The administration certainly must prepare for such eventualities and be ready to respond effectively. It may even wish to consider taking the initiative to disabuse unfriendly governments of any misconceptions that the U.S. commander-in-chief is politically paralyzed.
Measures available to the president fall well short of preemptive military action — except possibly in Venezuela if Nicolas Maduro uses violence against the people. There is a long menu of administration options from which to choose. Reversing the withdrawal of U.S. forces from Syria would be a good place to start, since that decision — long before the government shutdown — already had raised serious questions about Trump’s staying power. In a reverse twist, House Speaker Nancy Pelosi (D-Calif.) may even have taken her cue from that foreign policy retreat.

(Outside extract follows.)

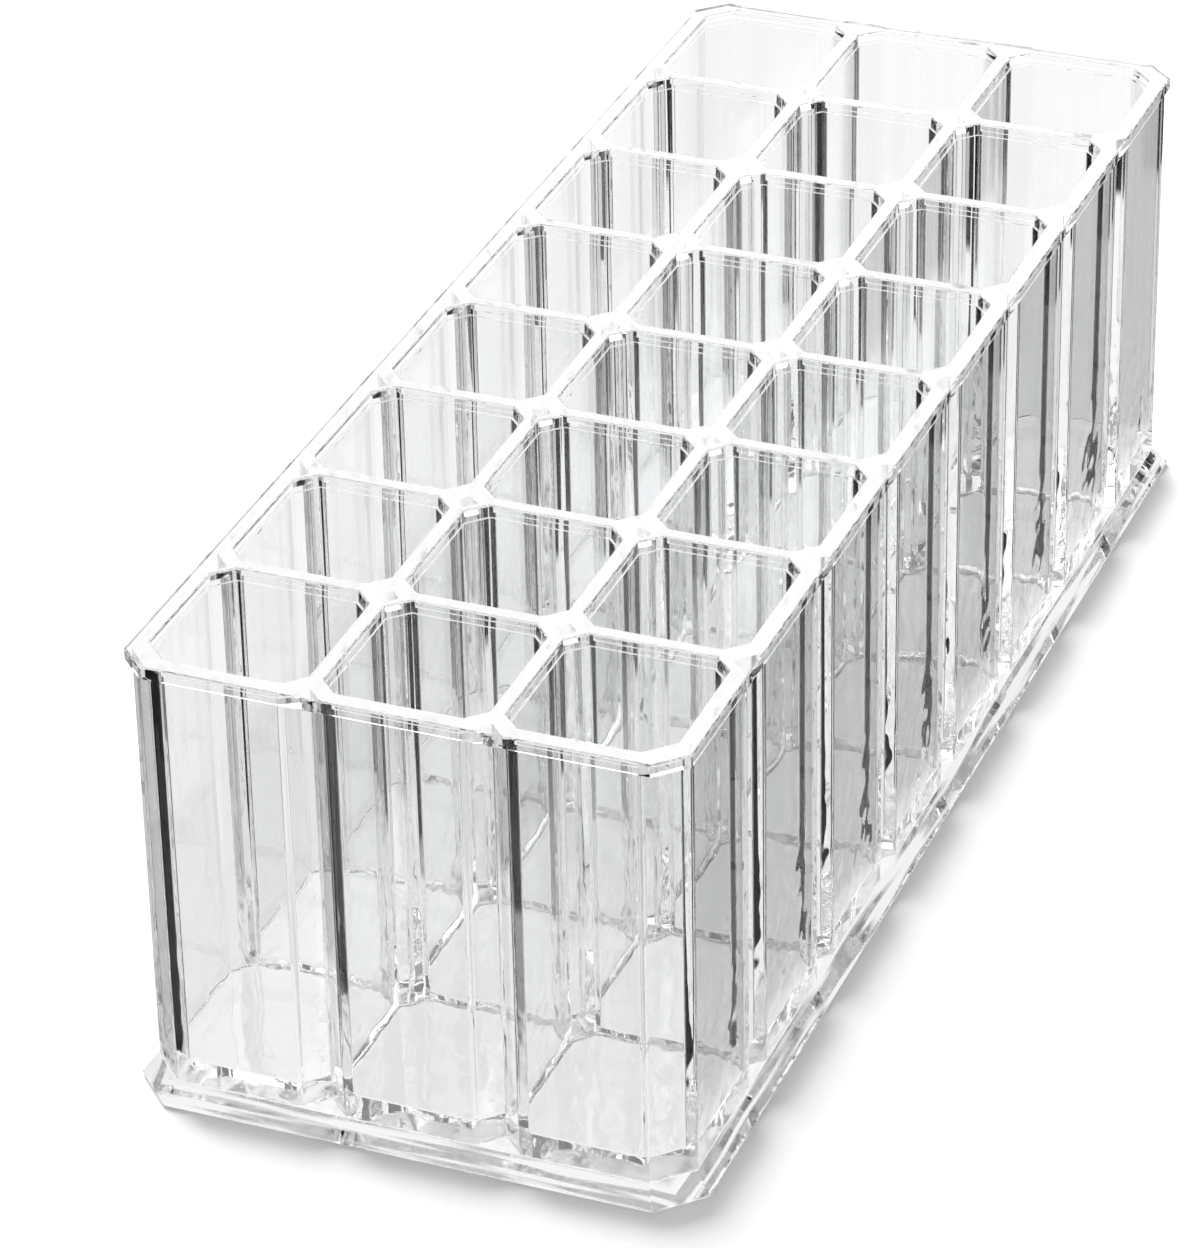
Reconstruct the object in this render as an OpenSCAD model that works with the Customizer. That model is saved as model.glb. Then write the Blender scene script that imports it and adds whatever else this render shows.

Tightening, rather than loosening, sanctions on Russia would reinforce Washington’s intolerance for Moscow’s aggression in Crimea and Eastern Ukraine. A strong public warning against further Russian moves in the region would be immensely useful — including affirmation that NATO will defend Estonia if its sovereignty is infringed.
China has been the most provocative in waging a new cold war against the West, and on a broader range of issues. That provides a number of potential targets for firm presidential initiatives. The administration already has invigorated the weak Obama response to Beijing’s aggression in the South China Sea by a stepped-up program of Freedom of Navigation Operations.
Xi Jinping’s escalating rhetoric and military exercises against Taiwan demand a strong American response and the president has begun to provide it by sending the U.S. Navy through the Taiwan Strait with increasing frequency. There probably have been more transits in the past few months than in the entire previous decade. More can be said and done to prevent any Chinese miscalculation regarding Washington’s intention to stand by Taiwan — with military force if necessary.
In the meantime, the president should hold firm in negotiations with China on trade and with North Korea on denuclearization. It would increase his leverage, and be morally correct, if he would stun those governments by reviving his earlier powerful denunciation of the deplorable human rights situation in North Korea. Those major speeches — with the implied threat of regime change — probably helped bring about at least a partial change in attitude. Reinforcing that message would help move talks in the right direction and would be beneficial in its own right.
It also is past time to start calling attention to China’s treatment of Chinese dissidents and of foreign individuals and governments who seek to abide by and enforce international law. Beijing must be discouraged from relying on the West’s past moral restraint, and the Chinese people must be aroused to protest the shame China’s Communist Party has brought in their name.
Reagan succeeded in meeting the existential threats of his era not only by his determination to keep America militarily superior, but by his willingness to deploy its moral authority and to inspire others to follow. Freedom, human rights and democracy are America’s edge in these ideological struggles. This president has only occasionally invoked them but he still can make them his trump cards.
Trump’s political opposition would find little to oppose in that approach, and the American public would rally behind it. It is even possible that America’s adversaries would welcome knowing there are lines beyond which they dare not venture.
Joseph Bosco served as China country director for the Secretary of Defense from 2005 to 2006 and as Asia-Pacific director of humanitarian assistance and disaster relief from 2009 to 2010. He is a nonresident fellow at the Institute for Corean-American Studies and the Institute for Taiwan-American Studies, and has held nonresident appointments in the Asia-Pacific program at the Atlantic Council and the Southeast Asia program at the Center for Strategic and International Studies.